手塚治虫の天賦の才を支えた資質①〈向上心〉その4
マンガ界に引き継がれたDNA
手塚は“成熟”を拒否した永遠の挑戦者であった。常に自分の身を競争の真ん中にさらす勇気と精神力。手塚の直弟子達は巨匠が身も蓋もなくのたうち回り、苦悶しながら、そしてそこから何度も脱皮して成長していく姿を間近で見ており、このイノベーションに対する姿勢(猛烈な仕事ぶり)は確実に現在のマンガ家たちに引き継がれている(同様に自ら虫プロを中心とするアニメ界に引き継がれている)。

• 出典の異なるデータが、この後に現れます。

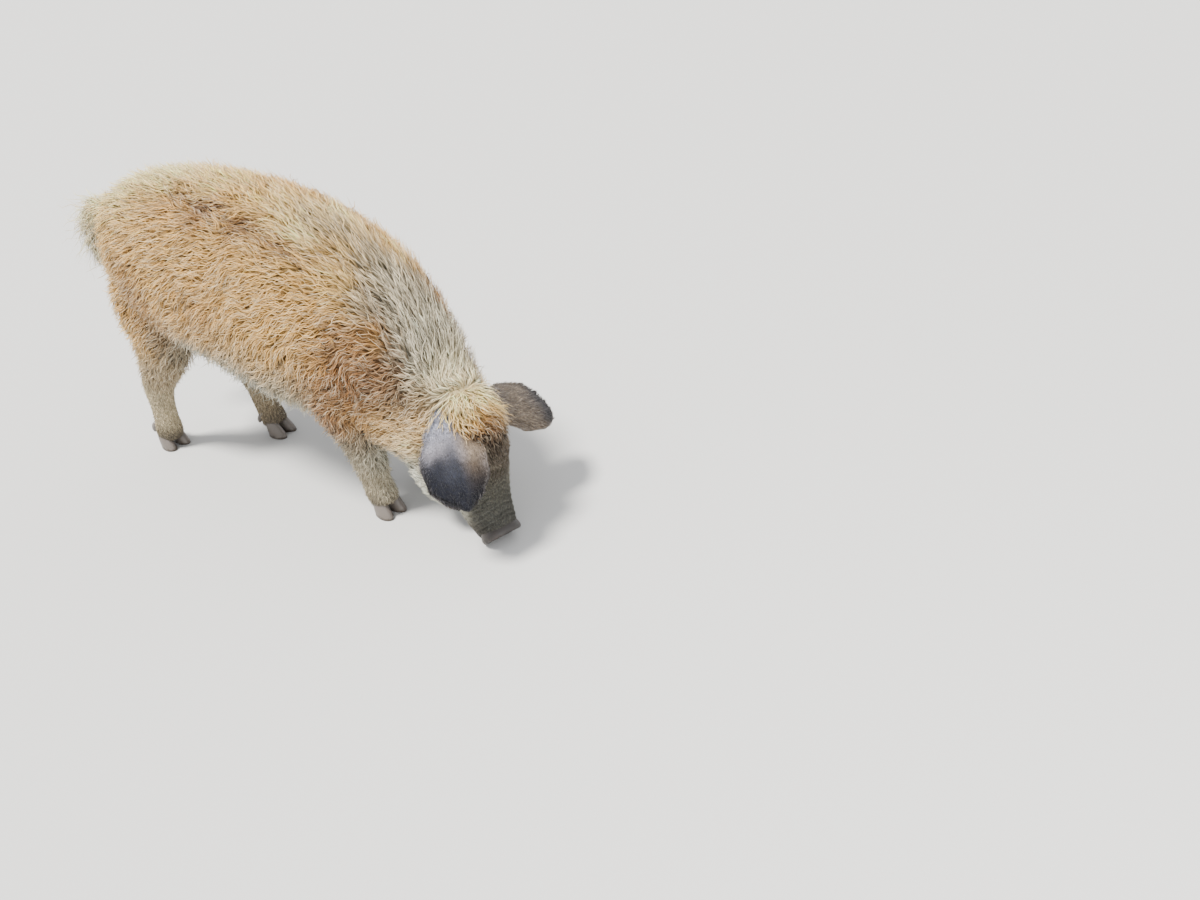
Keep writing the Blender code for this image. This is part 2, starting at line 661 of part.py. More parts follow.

それは石ノ森章太郎も藤子・F・不二雄の仕事ぶりを見ても伺える。彼らは一時も歩みを留めることなく限界まで描き続け、若くして帰天していった。この仕事に対する猛烈な姿勢、常にイノベーションに取り組む姿勢がマンガ界のDNAとなっているのは間違いなく、日本のマンガ界が戦後ずっと活況を呈しているのはある意味手塚のおかげであろう。もちろん、それはアニメの国際競争力の源ともなっている。
マンガ、アニメの二つの産業には間違いなく手塚の遺伝子が脈打っているのである。